====== PROVIDED ENTRIES
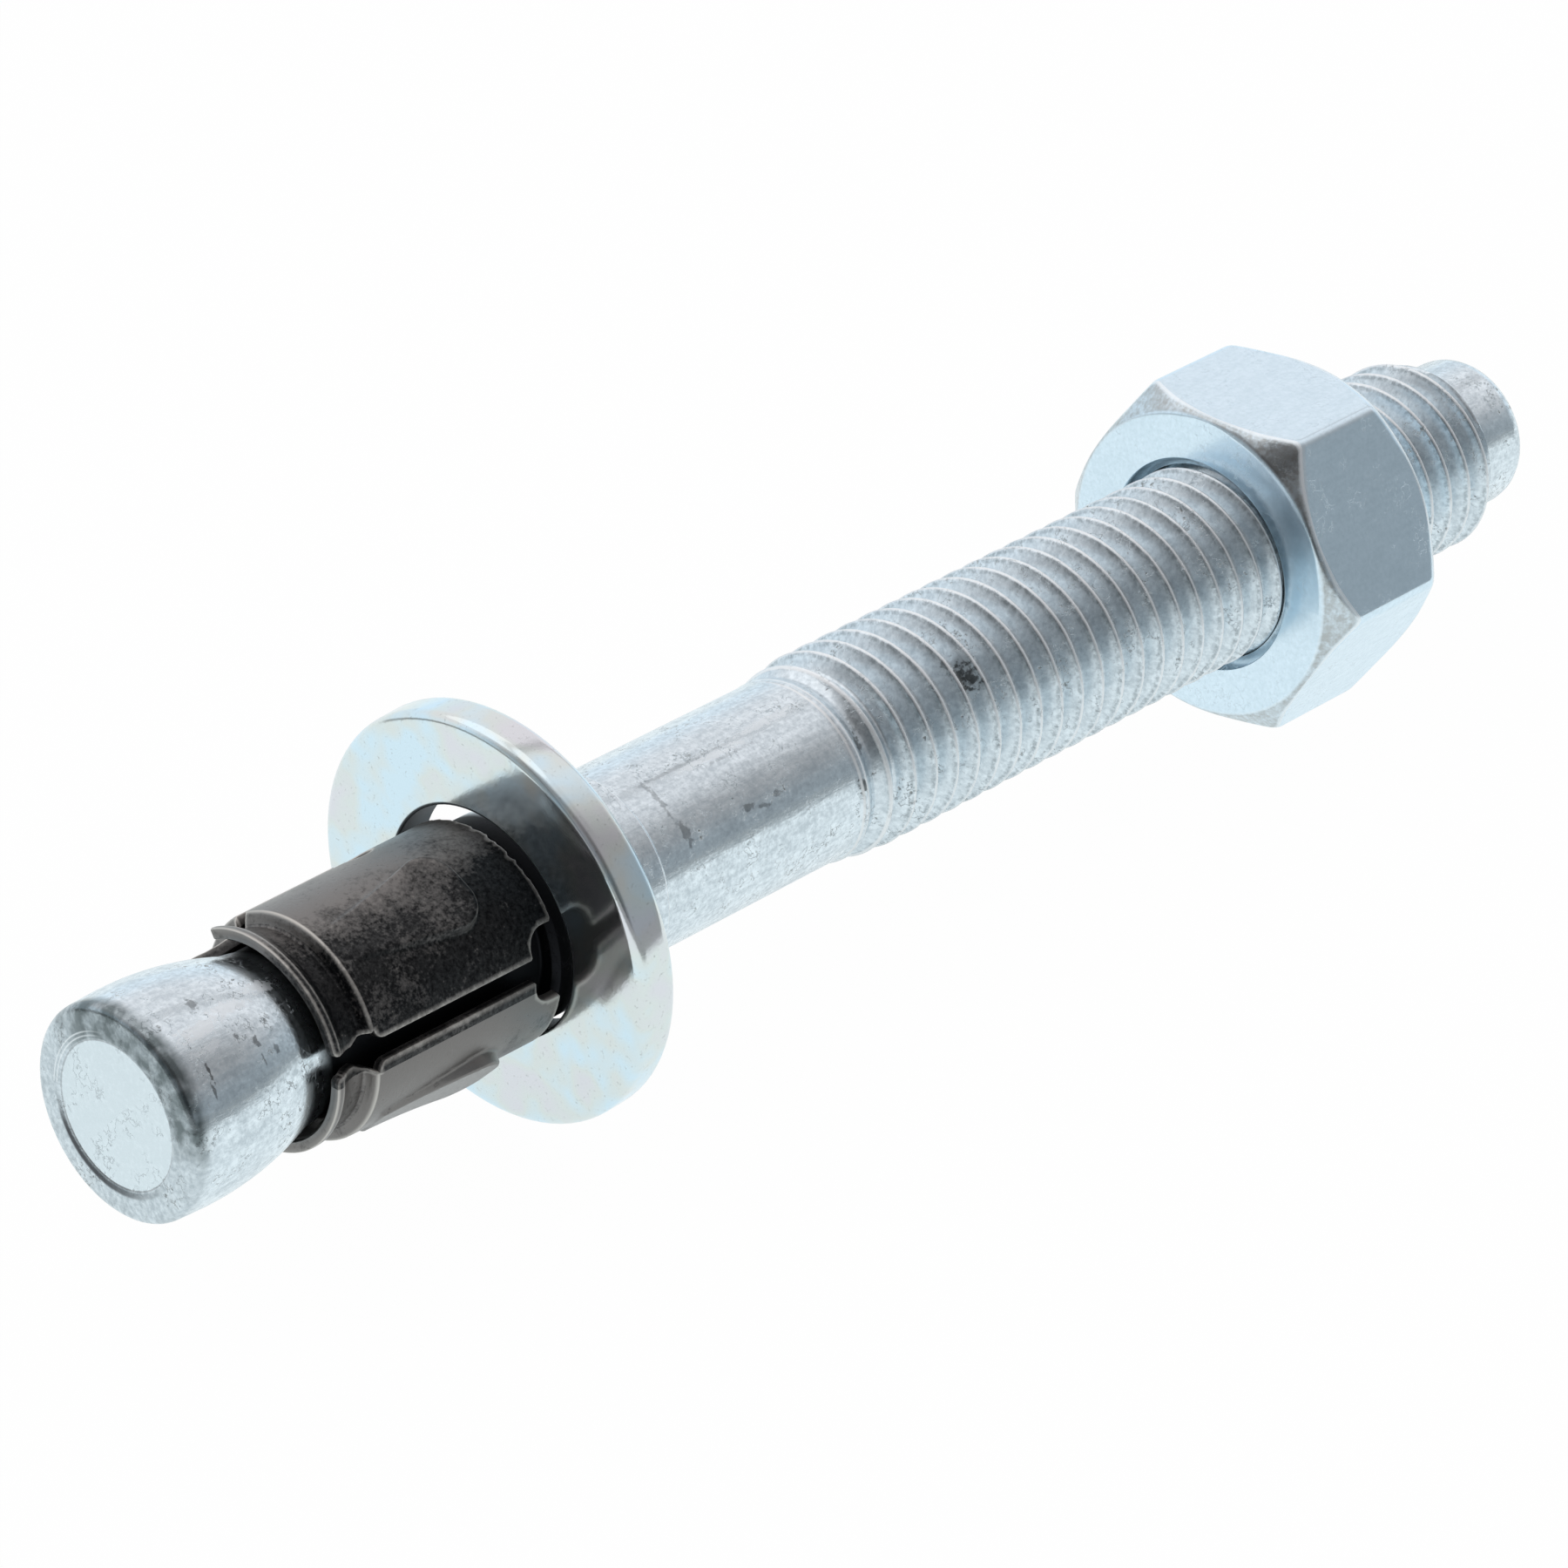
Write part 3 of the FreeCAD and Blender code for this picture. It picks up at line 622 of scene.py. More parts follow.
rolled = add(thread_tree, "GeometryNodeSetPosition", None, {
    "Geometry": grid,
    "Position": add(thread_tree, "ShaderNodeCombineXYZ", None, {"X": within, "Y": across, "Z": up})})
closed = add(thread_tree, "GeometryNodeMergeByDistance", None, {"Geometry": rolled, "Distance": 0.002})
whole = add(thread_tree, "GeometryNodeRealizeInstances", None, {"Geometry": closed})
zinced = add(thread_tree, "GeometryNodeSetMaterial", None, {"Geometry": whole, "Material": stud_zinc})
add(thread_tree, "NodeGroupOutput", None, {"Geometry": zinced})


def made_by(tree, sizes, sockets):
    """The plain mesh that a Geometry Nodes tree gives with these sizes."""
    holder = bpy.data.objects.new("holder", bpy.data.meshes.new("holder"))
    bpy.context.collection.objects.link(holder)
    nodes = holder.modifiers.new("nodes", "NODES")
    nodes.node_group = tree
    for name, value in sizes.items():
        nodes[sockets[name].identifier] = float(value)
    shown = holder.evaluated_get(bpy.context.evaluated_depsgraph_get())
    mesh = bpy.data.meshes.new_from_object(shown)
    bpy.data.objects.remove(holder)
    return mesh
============
====== PROVIDED ENTRIES
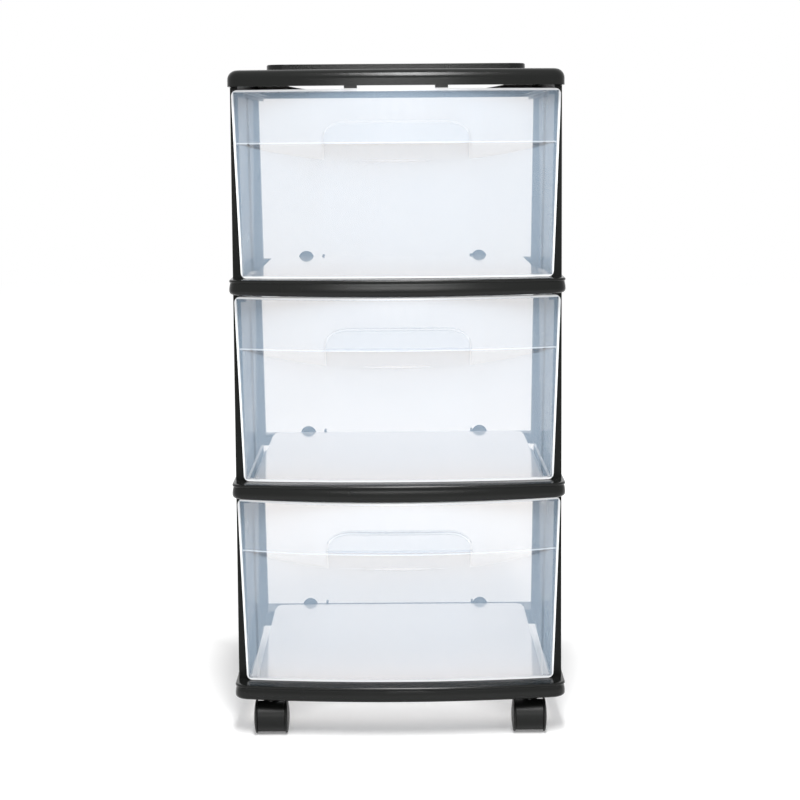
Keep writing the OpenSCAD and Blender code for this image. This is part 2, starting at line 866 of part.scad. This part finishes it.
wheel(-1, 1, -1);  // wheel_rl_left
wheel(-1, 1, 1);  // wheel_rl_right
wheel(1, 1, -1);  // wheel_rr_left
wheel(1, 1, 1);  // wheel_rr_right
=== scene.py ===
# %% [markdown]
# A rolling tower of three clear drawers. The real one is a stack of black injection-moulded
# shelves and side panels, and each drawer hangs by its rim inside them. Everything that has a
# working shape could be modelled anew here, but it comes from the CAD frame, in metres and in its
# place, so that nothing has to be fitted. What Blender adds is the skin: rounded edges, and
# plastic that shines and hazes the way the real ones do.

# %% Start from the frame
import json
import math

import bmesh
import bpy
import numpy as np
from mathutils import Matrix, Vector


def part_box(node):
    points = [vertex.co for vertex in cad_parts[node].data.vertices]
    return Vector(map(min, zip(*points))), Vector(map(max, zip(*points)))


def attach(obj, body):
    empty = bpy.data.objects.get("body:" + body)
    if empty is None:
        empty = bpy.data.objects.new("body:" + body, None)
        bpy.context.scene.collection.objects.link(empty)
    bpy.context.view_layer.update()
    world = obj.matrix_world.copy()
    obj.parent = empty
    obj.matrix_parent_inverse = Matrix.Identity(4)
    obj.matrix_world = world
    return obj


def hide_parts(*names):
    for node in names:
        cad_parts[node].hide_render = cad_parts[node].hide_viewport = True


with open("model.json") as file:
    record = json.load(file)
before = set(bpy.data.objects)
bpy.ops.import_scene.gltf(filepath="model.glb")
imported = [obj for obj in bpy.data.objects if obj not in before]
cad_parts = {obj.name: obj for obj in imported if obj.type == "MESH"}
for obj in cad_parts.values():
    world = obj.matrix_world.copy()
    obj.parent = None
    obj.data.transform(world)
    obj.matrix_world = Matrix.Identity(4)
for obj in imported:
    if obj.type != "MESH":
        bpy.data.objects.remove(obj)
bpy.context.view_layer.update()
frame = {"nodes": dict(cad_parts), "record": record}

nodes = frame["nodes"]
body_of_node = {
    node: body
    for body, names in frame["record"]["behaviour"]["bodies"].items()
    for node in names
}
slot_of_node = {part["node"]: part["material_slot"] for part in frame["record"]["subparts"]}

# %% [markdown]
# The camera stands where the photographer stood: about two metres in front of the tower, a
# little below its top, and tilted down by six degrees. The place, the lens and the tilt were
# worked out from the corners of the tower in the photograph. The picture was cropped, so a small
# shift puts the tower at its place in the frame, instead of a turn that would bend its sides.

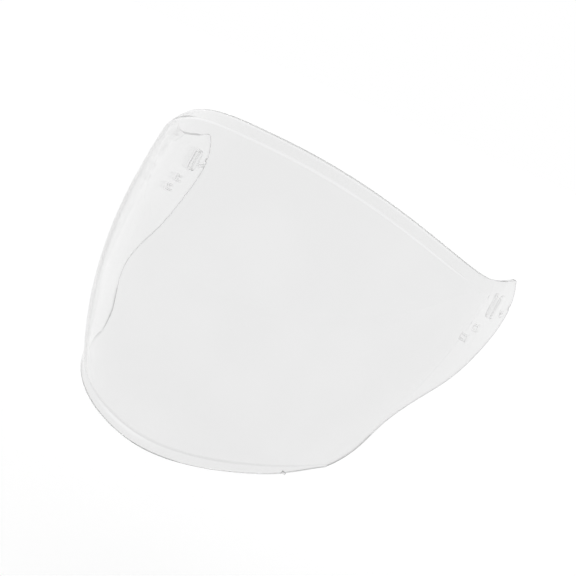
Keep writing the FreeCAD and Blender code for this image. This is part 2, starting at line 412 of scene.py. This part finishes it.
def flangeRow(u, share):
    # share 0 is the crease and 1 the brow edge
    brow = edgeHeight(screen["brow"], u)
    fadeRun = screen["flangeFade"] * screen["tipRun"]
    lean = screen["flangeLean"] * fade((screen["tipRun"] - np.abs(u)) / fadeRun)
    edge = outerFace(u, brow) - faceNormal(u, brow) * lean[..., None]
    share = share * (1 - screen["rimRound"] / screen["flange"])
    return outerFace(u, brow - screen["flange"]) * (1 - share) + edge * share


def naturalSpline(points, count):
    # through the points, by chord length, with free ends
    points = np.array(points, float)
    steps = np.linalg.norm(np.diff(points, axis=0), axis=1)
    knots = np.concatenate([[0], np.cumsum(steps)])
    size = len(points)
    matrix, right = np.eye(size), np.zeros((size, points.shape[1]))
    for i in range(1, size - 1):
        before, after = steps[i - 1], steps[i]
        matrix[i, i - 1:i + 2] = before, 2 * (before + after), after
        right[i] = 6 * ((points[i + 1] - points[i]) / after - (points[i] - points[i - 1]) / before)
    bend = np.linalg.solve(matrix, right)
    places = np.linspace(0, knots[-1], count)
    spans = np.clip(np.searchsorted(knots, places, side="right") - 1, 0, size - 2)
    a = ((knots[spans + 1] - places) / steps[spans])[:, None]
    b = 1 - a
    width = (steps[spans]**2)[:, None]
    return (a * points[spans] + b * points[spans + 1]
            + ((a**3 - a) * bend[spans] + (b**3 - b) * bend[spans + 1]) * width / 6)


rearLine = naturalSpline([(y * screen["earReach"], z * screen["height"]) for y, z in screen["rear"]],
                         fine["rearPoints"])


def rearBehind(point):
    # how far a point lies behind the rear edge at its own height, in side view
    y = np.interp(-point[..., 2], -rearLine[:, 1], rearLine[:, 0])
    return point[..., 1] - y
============
WHAT TO PRODUCE »
Extract verbatim only those lines that run from the line with "Write part 3" to the line with "return mesh", inclusive.

RESPONSE »
Write part 3 of the FreeCAD and Blender code for this picture. It picks up at line 622 of scene.py. More parts follow.
rolled = add(thread_tree, "GeometryNodeSetPosition", None, {
    "Geometry": grid,
    "Position": add(thread_tree, "ShaderNodeCombineXYZ", None, {"X": within, "Y": across, "Z": up})})
closed = add(thread_tree, "GeometryNodeMergeByDistance", None, {"Geometry": rolled, "Distance": 0.002})
whole = add(thread_tree, "GeometryNodeRealizeInstances", None, {"Geometry": closed})
zinced = add(thread_tree, "GeometryNodeSetMaterial", None, {"Geometry": whole, "Material": stud_zinc})
add(thread_tree, "NodeGroupOutput", None, {"Geometry": zinced})


def made_by(tree, sizes, sockets):
    """The plain mesh that a Geometry Nodes tree gives with these sizes."""
    holder = bpy.data.objects.new("holder", bpy.data.meshes.new("holder"))
    bpy.context.collection.objects.link(holder)
    nodes = holder.modifiers.new("nodes", "NODES")
    nodes.node_group = tree
    for name, value in sizes.items():
        nodes[sockets[name].identifier] = float(value)
    shown = holder.evaluated_get(bpy.context.evaluated_depsgraph_get())
    mesh = bpy.data.meshes.new_from_object(shown)
    bpy.data.objects.remove(holder)
    return mesh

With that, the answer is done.